When we consume bread, we grow healthy and strong, ready for the day. When we consume Jesus, we are also strengthened for the journey of following Jesus and … and we actually become more like him. And so, we are able to “BE Jesus” … for one another.

This life we receive keeps us coming back for more, week after week. The rest of the week tries to defeat us and deplete us. This is not an easy road, to follow in Jesus’ footsteps when the rest of the world around us would rather seek success or being comfortable or having more stuff. It so hard to fight against the impulse to eat the much more palatable and easy fast food of numbness and isolation. This kind of food, the fast, easy kind, may full us up for a time, but it will not sustain us. It will not give us life that is abundant and lasting.

It may seem mind-numbingly repetitive to keep talking about Jesus and bread, but perhaps the reason we are spending so much time on it is that it takes a lifetime to literally and figuratively CHEW ON all that Jesus is and teaches. We may learn during first communion “instruction” at various ages, but we are never going to completely understand it. We can only experience it. God is with us in a way that we can see and touch and smell and taste in Jesus. And through us, other people are able to see and hear and touch Jesus.

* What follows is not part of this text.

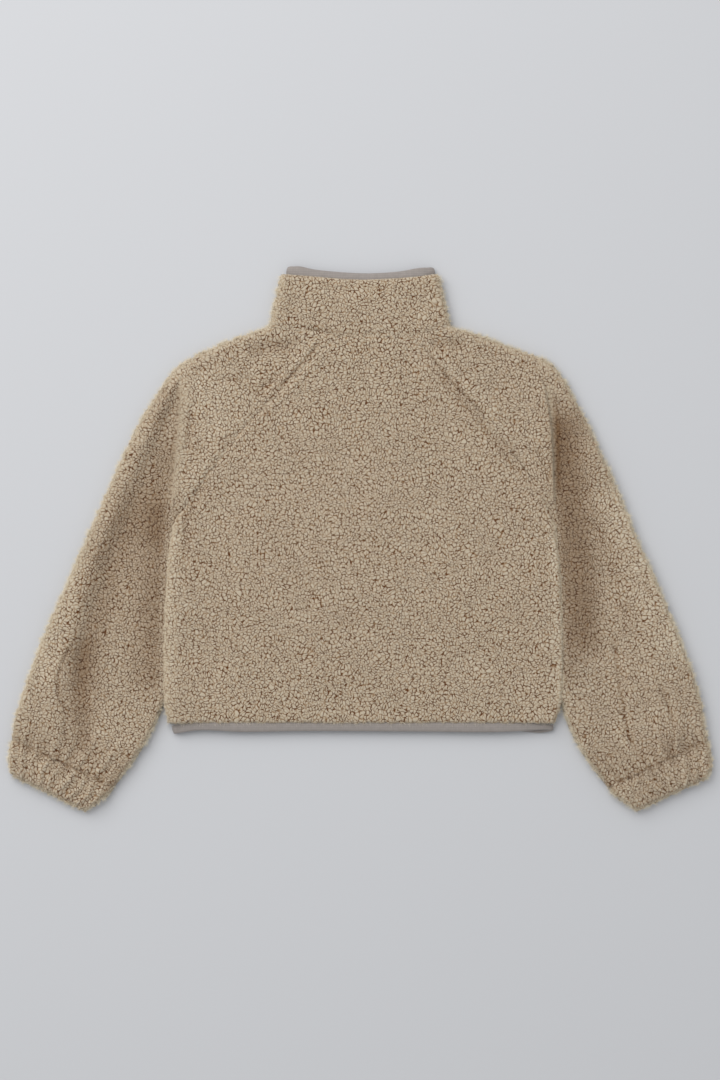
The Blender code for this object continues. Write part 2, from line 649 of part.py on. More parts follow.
def pull_tab(material):
    """A flat tab whose end bar is held in the slider's bridge; its origin is on that bar."""
    mesh = bmesh.new()
    head = TAB_THICK / 2
    box(mesh, (-TAB_WIDTH / 2, -TAB_LENGTH, -head), (TAB_WIDTH / 2, head, head))
    bmesh.ops.bevel(
        mesh,
        geom=[e for e in mesh.edges if abs(e.verts[0].co.z - e.verts[1].co.z) > head],
        offset=0.0012, segments=3, profile=0.5, affect="EDGES",
    )
    tab = add("zip_pull_tab", mesh, material)
    window = guide(
        "tab_window",
        (-TAB_WINDOW / 2, -TAB_WINDOW_END, -TAB_WIDTH),
        (TAB_WINDOW / 2, -head, TAB_WIDTH),
    )
    hole = guide(
        "tab_hole",
        (-0.0015, 0.0025 - TAB_LENGTH, -TAB_WIDTH),
        (0.0015, 0.0075 - TAB_LENGTH, TAB_WIDTH),
    )
    for tool in (window, hole):
        cut_or_join(tab, tool, "DIFFERENCE")
        tool.parent = tab
    tab.location = (0, HINGE_Y, HINGE_Z)
    return tab


def build():
    for old in list(bpy.data.objects):
        bpy.data.objects.remove(old, do_unlink=True)
    fleece = finish("beige fleece", (0.36, 0.27, 0.19), 0.95)
    jersey = finish("taupe jersey", (0.29, 0.25, 0.23), 0.85)
    woven = finish("taupe zip tape", (0.25, 0.21, 0.18), 0.9)
    coil = finish("taupe coil", (0.27, 0.23, 0.20), 0.45)
    metal = finish("zip metal", (0.40, 0.37, 0.34), 0.32, 1.0)
    back(fleece)
    front("left_front", LEFT_SLEEVE, "left", fleece)
    front("right_front", RIGHT_SLEEVE, "right", fleece)
    sleeve("left_sleeve", LEFT_SLEEVE, fleece)
    sleeve("right_sleeve", RIGHT_SLEEVE, fleece)
    cuff("left_cuff", LEFT_CUFF, fleece)
    cuff("right_cuff", RIGHT_CUFF, fleece)
    collar(fleece)
    binding("collar_binding", COLLAR_BINDING_EDGE, 0.0008, 0.0136, COLLAR_BINDING_TALL, jersey)
    binding("hem_binding", HEM_BINDING_EDGE, 0.0, 0.0123, -HEM_BINDING_TALL, jersey)
    tape("zip_tape_left", -1, woven)
    tape("zip_tape_right", 1, woven)
    chain(coil)
    zip_box(metal)
    slider(metal)
    pull_tab(metal)


build()
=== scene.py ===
import math

import bmesh
import bpy
import numpy as np
from bmesh import ops
from mathutils import Matrix, Vector, noise
from numpy.linalg import norm


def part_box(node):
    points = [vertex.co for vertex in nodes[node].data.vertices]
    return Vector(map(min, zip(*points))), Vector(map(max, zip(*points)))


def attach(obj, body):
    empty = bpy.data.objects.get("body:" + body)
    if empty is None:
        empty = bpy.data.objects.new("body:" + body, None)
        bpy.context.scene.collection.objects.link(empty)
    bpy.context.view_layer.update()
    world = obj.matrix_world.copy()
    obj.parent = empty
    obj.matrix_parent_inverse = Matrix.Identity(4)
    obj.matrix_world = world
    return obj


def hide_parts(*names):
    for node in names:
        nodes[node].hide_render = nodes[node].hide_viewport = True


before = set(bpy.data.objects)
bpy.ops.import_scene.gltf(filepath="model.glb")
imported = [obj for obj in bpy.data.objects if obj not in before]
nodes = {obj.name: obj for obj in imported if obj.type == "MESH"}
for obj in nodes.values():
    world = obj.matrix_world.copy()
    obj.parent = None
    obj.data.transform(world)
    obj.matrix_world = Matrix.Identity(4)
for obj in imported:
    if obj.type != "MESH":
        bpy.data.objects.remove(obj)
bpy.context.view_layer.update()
mm = 0.001
print("frame loaded:", len(nodes), "solids")


# Shapes: distances are in millimetres until a mesh is made
def smooth(share):
    share = np.clip(share, 0, 1)
    return share * share * (3 - 2 * share)


def bulge(distance, radius):  # a quarter round, 0 at the edge and 1 from the radius on
    return np.sqrt(np.clip(1 - (1 - np.clip(distance / radius, 0, 1)) ** 2, 0, 1))


def bell(distance, wide):  # 1 on a line, fading over this width
    return np.exp(-((distance / wide) ** 2))


def mix(a, b, share):
    return a * (1 - share) + b * share


def stations(rows, count):  # smooth rows between the ones given, even along the piece
    rows = np.array(rows, float)
    middle = (rows[:, 0:2] + rows[:, 2:4]) / 2
    far = np.r_[0, np.cumsum(norm(np.diff(middle, axis=0), axis=1))]
    slope = np.gradient(rows, far, axis=0)
    spot = np.linspace(0, far[-1], count)
    k = np.clip(np.searchsorted(far, spot, side="right") - 1, 0, len(far) - 2)
    span = (far[k + 1] - far[k])[:, None]
    t = (spot - far[k])[:, None] / span
    return (
        rows[k] * (2 * t**3 - 3 * t**2 + 1)
        + rows[k + 1] * (3 * t**2 - 2 * t**3)
        + slope[k] * span * (t**3 - 2 * t**2 + t)
        + slope[k + 1] * span * (t**3 - t**2)
    )


def line(points, count):  # a smooth line through a few points
    points = np.array(points, float)
    return stations(np.hstack([points[:, :2], points[:, :2], points]), count)[:, 4:]


def offRoute(plan, route):  # distance from a route, the side of it, the share along it, the way off it
    start, leg = route[:-1], np.diff(route, axis=0)
    long = norm(leg, axis=1)
    before = np.r_[0, np.cumsum(long)]
    t = np.clip(((plan[:, None] - start) * leg).sum(2) / long**2, 0, 1)
    away = plan[:, None] - (start + leg * t[..., None])
    far = norm(away, axis=2)
    k = far.argmin(1)
    i = np.arange(len(plan))
    side = np.sign(leg[k, 0] * away[i, k, 1] - leg[k, 1] * away[i, k, 0])
    return far[i, k], side, (before[k] + t[i, k] * long[k]) / before[-1], away[i, k]


# A fold: its height, half width and route, how far the pile parts on it, how much
# painted shade it gets (painted light below 0), the share that fades at each end, and its half width on the
# route's right
def crease(high, wide, route, parted=0, shade=0, fade=0.2, other=None):
    return dict(high=high, wide=wide, route=route, parted=parted, shade=shade, fade=fade, other=other or wide)


def creased(plan, creases, what="high"):  # what the creases add at each point
    flat = plan.reshape(-1, 2)
    total = np.zeros(len(flat))
    for fold in creases:
        if not fold[what]:
            continue
        far, side, share, _ = offRoute(flat, line(fold["route"], 5 * len(fold["route"])))
        ends = smooth(share / fold["fade"]) * smooth((1 - share) / fold["fade"])
        total += fold[what] * bell(far, np.where(side > 0, fold["wide"], fold["other"])) * ends
    return total.reshape(plan.shape[:-1])


def wavy(plan, size, seed):  # slow uneven waves, -1 to 1
    flat = (plan.reshape(-1, 2) / size).tolist()
    return np.array([noise.noise((x, y, seed)) for x, y in flat]).reshape(plan.shape[:-1])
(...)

Of course, we don’t actually turn into food of course… but we, especially here at Family of God, do a lot in helping alleviate hunger. For example, in just a few short weeks, we are going to raise some money and pack some meals for some kids around the world through an organization called Feed My Starving Children. And, we are going to be looking stylish in these T shirts with our church name on them and stick out like bright loaves of bread. On the front is the ELCA “tag line,” “God’s work, our hands.” We are going to help kids around the world with get nourishing and live-giving food to eat. We are going to be Jesus’ hands in the world, feeding the vulnerable, all because we are given the strength in our own lives from the very body of Christ…. so that WE can BE the Body of Christ.
Look at these snazzy shirts!

We are what we eat. God’s work, our hands. One bread, one body. Thanks be to God. Amen.